Rachel Rushing

I’ve been thinking a lot about value lately- in the artistic and intrinsic senses.

On the drive to work (and as much as possible while at work) I really like listening to NPR. I finally found a news outlet that’s enjoyable to listen to! Anyhow, I really enjoyed this interview on the Diane Rehm Show with Eduardo Porter about his book “The Price of Everything” (listen here). He talks about different types of value and a little about the psychology of our relationship to what we buy.

I have really fallen for Public School based in Austin, TX. They’re a top 5 in my Google Reader and I love this video they shared of Massimo Vignelli. Beauty doesn’t necessarily equate to value, especially not in relation to people (beauty is subjective anyway). However I would go so far as to say that beauty in design and art does correlate somehow. Finding where the two come together is the real challenge.

Amazon’s Universal Wish List has become a new favorite tool of mine. Right now I have about 40 books in the queue, including The Elements of Photography: Understanding and Creating Sophisticated Images. I love what the review says about ‘visual literacy’.

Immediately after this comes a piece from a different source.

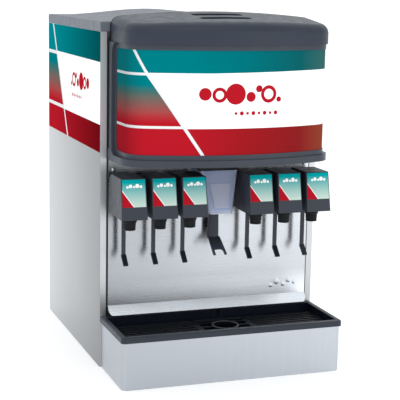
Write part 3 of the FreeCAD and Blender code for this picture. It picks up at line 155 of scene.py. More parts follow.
# ---- material tools ----
class Look:
    """A material being built: its shader, and short calls for the nodes that feed it."""

    def __init__(self, material):
        self.material = material
        self.tree = material.node_tree
        self.shader = self.tree.nodes["Principled BSDF"]
        self.place = self.node("TexCoord").outputs["Object"]

    @classmethod
    def new(cls, name, colour, roughness, sockets=None):
        material = bpy.data.materials.new(name)
        material.use_nodes = True
        look = cls(material)
        look.dress({"Base Color": (*colour, 1), "Roughness": roughness})
        look.dress(sockets or {})
        return look

    def feed(self, target, sockets):
        for key, value in sockets.items():
            if isinstance(value, bpy.types.NodeSocket):
                self.tree.links.new(value, target.inputs[key])
            else:
                target.inputs[key].default_value = value

    def dress(self, sockets):
        """Sets or links the shader's own sockets."""
        self.feed(self.shader, sockets)

    def node(self, kind, sockets=None, **settings):
        made = self.tree.nodes.new("ShaderNode" + kind)
        for key, value in settings.items():
            setattr(made, key, value)
        self.feed(made, sockets or {})
        return made

    def math(self, operation, *values):
        return self.node("Math", dict(enumerate(values)), operation=operation).outputs[0]

    def spread(self, value, low, high, start=0.0, end=1.0):
        """Maps start..end of value to low..high."""
        sockets = {"Value": value, "From Min": start, "From Max": end, "To Min": low, "To Max": high}
        return self.node("MapRange", sockets).outputs[0]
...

The idea of visual literacy–photographers needing both technical and conceptual skills, being informed about their subject matter through interdisciplinary research, and using all of the tools available to make work–that is a distinctive driving concern for all of us engaged in this education.
–Dennie Eagleson Associate Professor of Photography, Antioch College.

An artist’s ability to utilize beauty greatly influences, at the very least, the patron’s perceived value of any work. This gets into sticky territory deliberating between decorative art and intellectual/conceptual art, but either way, beauty is a tool every artist should be aware of.